1
0
mirror of https://github.com/danog/MadelineProto.git synced 2024-11-30 09:38:57 +01:00
MadelineProto/CHANGELOG.md
2019-06-06 00:33:11 +02:00

27 KiB
Raw Blame History

Changelog

4.0.0 Full async

Fully asynchronous MadelineProto!

MadelineProto now features async, for incredible speed improvements, and parallel processing. Powered by amphp, MadelineProto wraps the AMPHP APIs to provide a simpler generator-based async API.

What exactly is async, you may ask, and how is it better than threading or multiprocessing?
Async is a relatively new programming pattern that allows you to easily write non-blocking code as if you were using standard blocking functions, all without the need for complex message exchange systems and synchronization handling for threaded programs, that only add overhead and complexity to your programs, making everything slower and error-prone.

More simply put: with MadelineProto 4.0, each update is handled in parallel using a separate thread, and everything is done in parallel (even on restricted webhosts, perfect for creating file downloader bots!).

To enable async, you have to do two simple things:

  1. Load the latest version of MadelineProto
  2. yield your method calls.

That's it!
No need to set up thread pools (that don't even work in PHP), use synchronization primitives, and so on... Just yield $MadelineProto->messages->sendMessage instead of $MadelineProto->messages->sendMessage.

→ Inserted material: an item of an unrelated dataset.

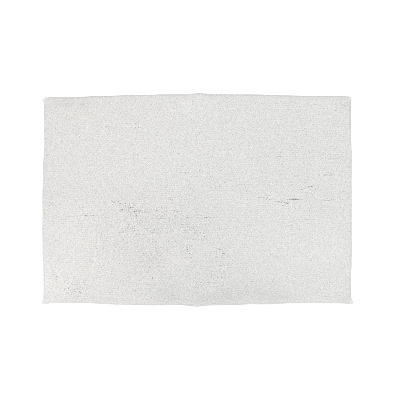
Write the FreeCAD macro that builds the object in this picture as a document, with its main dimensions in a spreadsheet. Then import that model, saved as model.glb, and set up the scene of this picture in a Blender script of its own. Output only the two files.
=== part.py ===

And now, on to the API changes:

  • First of all, we've got several bucketloads of telegram API changes, that can be viewed in the first posts.
  • Very important, I wrote documentation on what to do if your account gets banned. * Dropped support for PHP 5 and PHP 7.0: these versions of PHP have officially reached their EOL, so MadelineProto will not support them anymore.
    You should use MadelineProto with PHP 7.3 (or PHP 7.2; PHP 7.1 is supported but not recommended).
  • Dropped support for get_updates: it won't work properly on async, and I really recommend you stop using it
  • You can now use the @support username in sendMessage and other methods to send messages to the support user!
  • Now MadelineProto will automatically try to get the access hash of users not present in the internal peer database (this should reduce errors)!
  • If any file cannot be downloaded to due issues with the tg media server that is hosting it, it will be automatically sent to the @support user (settings).
  • Documented the MyTelegramOrgWrapper API, that can be used to login programmaticaly to the [my.telegram.org](https://my.telegram.org management page).
  • Added an update_2fa method to update the login password
  • Added a get_full_dialogs method to get a full list of all chats youre member of, including dialog info (such as the pinned/last message ID, unread count, tag count, notification settings and message drafts).
  • Added support for automatic file uploads by name in secret chats (as with normal chats); you can also now send secret chat messages using the sendMessage method as if it were a normal chat
  • Added a resetUpdateState method to reset the update state and fetch ALL updates from the beginning
  • Improved chat message splitting algorithm (if the message you're trying to send is too long): performance improvements, and it will now notify you via the logs if there are too many entities in the logs, or if the entities are too long.
  • Improved the get_self method.
  • Added a __magic_sleep substitute for __sleep in the CombinedEventHandler
  • Removed all dependencies to curl: now all HTTP requests are made asynchronously using a custom version of artax (more on that later).
  • Updated php-libtgvoip and introduced a common API for changing phone call settings
  • Improved the madeline.php loader
  • Removed the old serialization APIs: now serialization is done automatically by MadelineProto!
  • Increased the default flood wait limit to 10 minutes, since with async waiting for the flood wait isn't blocking anymore
  • When running from web, MadelineProto will also automatically enable logging of PHP errors (not MadelineProto logs) to MadelineProto.log, located in the same directory as the script that loaded MadelineProto.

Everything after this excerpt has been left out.